Wednesday 1 July 2015

Sticking out

I once watched a series of you tube videos looking at how different communities embrace harsh experiences. For example if a whole set of people have experienced an earthquake then they journey together in the path to processing that experience and coming to terms with it. Everyone in the same boat wobbling along together, everyone having and giving support in the most basic form by just knowing what the other has experienced the same experience.

Similarly we at the moment in the UK have just been through the last few years of our banking system collapsing. Everyone has an opinion on it and has or knows someone that has been affected by the capital fear. Its a journey we as a country have travelled together and are still travelling together.

We have friends that work in the village in Romania (near the old orphanage which made us shudder on early 90s news headlines) and although divided in its opinions there is an understanding for those who grew up in the orphanage, there is a massive amount of unsaid communication as to what and why those individuals are the way they are. 


But what has happened to the orphans would have been "rescued" and taken out of that normalising context? Well here I can only express a presumption: but I imagine it is only in the light of them no longer being in the "normal"  that the real affects of their experiences shine as being "not normal". Its in being around children / adults who have not experienced or been shaped by the same environment that these "rescued orphans" have had to come to terms with what has happened to them. In seeing others who do not have the same struggles with attachment trust and behavioural issues, they realise there is some level of difference between themselves and others. (I know I'm boxing allot but please bear with me).

You see there have been a burning questions in me that have haunted me most of my life in context to my experiences in Africa. Why could I not cope with what everyone else coped with? I was not singular in my experience why could I not cope? Why did others not crumble? What I experienced at the various schools I went to was completely "normal". Granted it was not a just world but why could I not cope like everyone else? If you were to ask my family they would say "but that's the way it was out there, I was nothing special, why did I think I should be treated different?
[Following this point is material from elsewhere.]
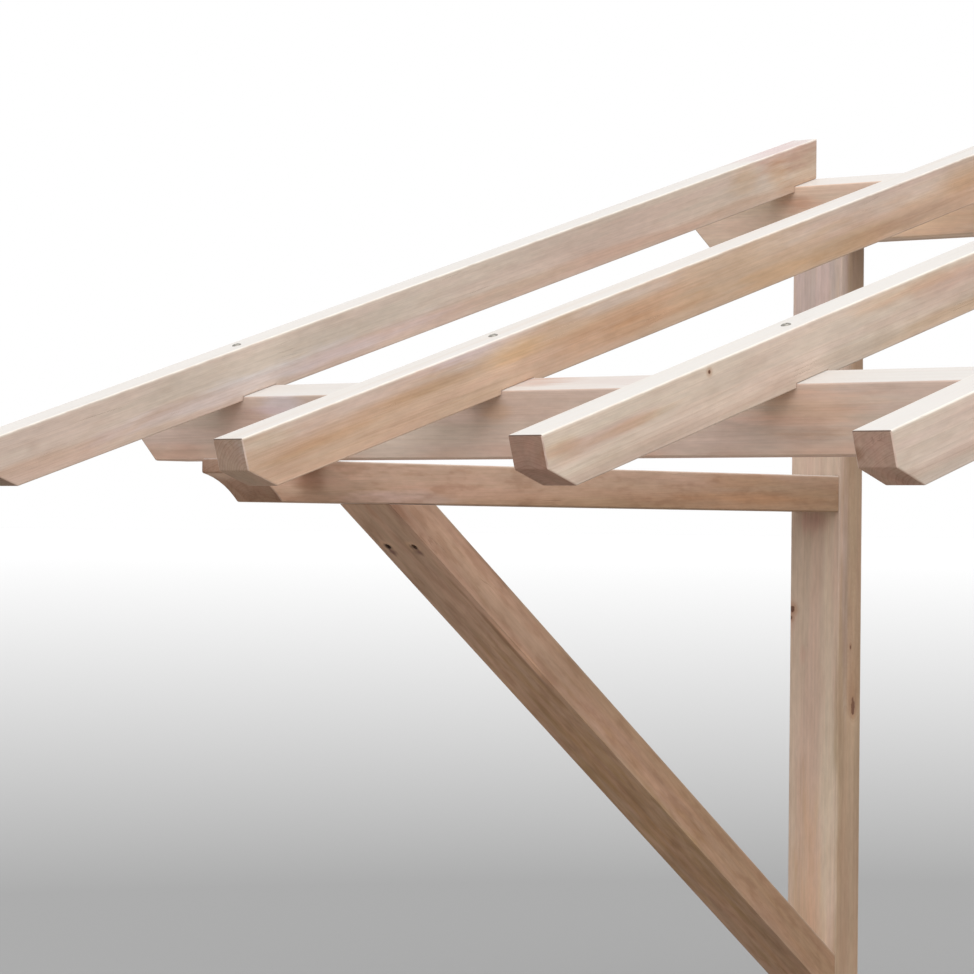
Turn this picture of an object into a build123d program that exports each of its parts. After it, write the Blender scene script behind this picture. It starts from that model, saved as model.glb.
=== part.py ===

Well going out on a limb here, I would like to put forward the following:-


  • I had something that a lot of those other children did not have. 
  • I knew that life could be different. 
  • I knew society could operate differently. 
  • I had lived in Wales till I was around 5. 
  • I knew of spiders that weren't the size of your foot. 
  • I knew snails could be little. 
  • That there was a place where it rained two days in a row. 
  • A place where there were shops that had food in them, toys and chocolate in them. 
  • I knew there was a place where the police were friendly and didn't carry guns. 
  • Where the world of politics did not mean killing each other. 

So my differences shone out from the others and could see / feel them.

Ironically where we moved back to the UK my issue had not changed. I was still shining out as an oddity, only now ironically from the other side of the pitch. Back in the country I had so longed to get back to but it was still not the wet green safe isolation of Wales. We returned to Watford. The shops were full of food, there were toys and there was no longer the constant possibility of being hurt or killed.


  • Now at school they could not cut your hair if it was too long.
  • They could not put you in stress positions or take food from you.
  • It was a good thing to be brought to the attention of a teacher.
  • Prefects didn't have the power to humiliate you.
  • Aged 11 (my peers) talked about trivial things like cartoons and music.
  • They would talk about subjects I didn't know the first thing of connecting with like boys, make up, parties and clothes co ordination. 
  • They had never worked in the hot sun on a farm or experienced six years of drought. 
  • In the UK you got in cars and they would start without being pushed.
  • There were four seasons not just two. 
  • Bush fires, instead of being a yearly occurrence that everyone was expected to help stop, soon was just another news report.  
  • I would smile that the everyone expected the fire brigade and not each other to take full responsibility.

So my differences shone out. My ability to integrate or cope became a fine daily threat as I balanced on my knife edge. I was different! If I had been left to live a full life in any of the contexts I had experienced without knowledge that the world could be different then maybe I would have coped with what was the norm but for now I offered in my defence the realisation that if there is a tangerine in a bowl of oranges its always going to know its the same colour but will never be an orange.